The company highlighted three key benefits of the extended passkey solution: increased flexibility for developers building high-assurance experiences, a familiar and simple user experience requiring no changes in user habits, and stronger privacy by keeping sensitive operations physically anchored to a device controlled by the user.

Yubico's co-founder, Stina Ehrensvärd, has described how passkeys and verifiable credentials work best together, rather than as competing solutions. Yubico is involved in a collaboration with Sunet, GUNet, SURF, and the SIROS Foundation to enhance wwWallet, a digital identity wallet for the web which is enabled for passkey usage.

Post-quantum demonstration

The company also showcased an early-stage prototype performing post-quantum signatures via a hardware security key. The demonstration was designed to show that although the user only needs to activate the device and produce a signature, the underlying cryptography could withstand advanced attacks, such as those anticipated from future quantum computers.

Yubico clarified several points regarding this PQC prototype. Progress on standards is ongoing, with groups such as FIDO and IETF active in the development process. The company underlined that the prototype is a demonstration of feasibility and performance and is not a commercial product announcement. It also stated that new hardware will be necessary for final products using PQC algorithms, as current hardware does not have the required capacity.

Potential applications

According to the company, the advances in PQC and passkey-enabled identity solutions could support multiple critical use cases. These include high-assurance approvals for tasks like code deployment, wire transfers, rotating a KMS root, or policy changes, conducted through a single hardware key press. A privacy-preserving design means decryption processes remain confined to the user's own device, keeping sensitive data away from potentially vulnerable cloud environments.
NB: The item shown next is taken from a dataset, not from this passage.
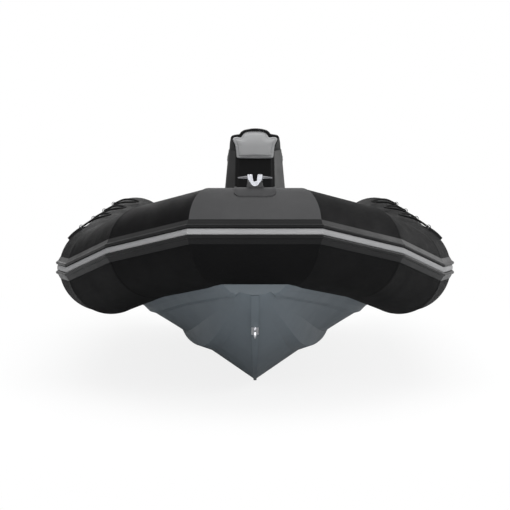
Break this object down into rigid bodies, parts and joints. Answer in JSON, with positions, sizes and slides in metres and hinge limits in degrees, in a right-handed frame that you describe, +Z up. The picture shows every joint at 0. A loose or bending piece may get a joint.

The company also noted that verifiable credentials and passkeys could complement one another. Passkeys confirm control of an authenticator, whereas verifiable credentials can be used to prove personal attributes such as employment or citizenship status, without sharing unnecessary information. Yubico's approach seeks to allow secure authentication and selective information disclosure through a single device.

"The industry's ongoing commitment to crypto-agility is vital. Adopting PQC across protocols and products will take time, but that's a strength, not a weakness. Rushing crypto transitions has never ended well in security history," said Christopher Harrell, Chief Technology Officer at Yubico.

The demonstrations were met positively by event attendees, with a number noting the practical demonstration of post-quantum authentication provided tangible insight into the evolving security landscape.

"Security is evolving from 'prove you know a password' to 'prove possession and intent,' and increasingly, 'prove just enough about yourself with privacy intact.' Hardware-backed credentials remain the most dependable way to achieve that balance at scale," said Christopher Harrell. "Our mission is to make the strongest option the easiest option across login, approvals and identity-rich scenarios," he concluded.